If you’re new to a workplace, but were referred by a friend, it is a good idea to get your friend to introduce you around. That one gesture will help other people associate you with someone they already trust/like, some of this will be transferred to you which means you will start to form great relationships with your teammates much faster (think of it as a kind of shortcut) and start building some trust of your own.

The lessons here are as follows. If you want your opinions to always have genuine weight in any discussion related to your field, then you need to work on building your authority in that field. Until others begin to recognize that you really know what you’re talking about you will need to make sure they are aware of the fact that you’re working on being an authority and then you need to talk real sense to back up your claim.
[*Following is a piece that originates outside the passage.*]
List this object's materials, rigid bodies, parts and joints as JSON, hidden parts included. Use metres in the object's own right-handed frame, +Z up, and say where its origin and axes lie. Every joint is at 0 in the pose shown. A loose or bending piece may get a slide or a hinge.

But, if you can’t convince others by yourself then try and borrow some authority from an influencer or someone who has built up a lot of trust. If you can’t do any of those it does not mean your voice will not be heard, but it does mean yours will be just one of many. Throughout all this make sure that you always try to build genuine relationships with the people you work with, your teammates, your managers, your customers and users. The trust you gain will help you be perceived as more of an authority which in turn will mean your opinions will be solicited and given extra weight every time.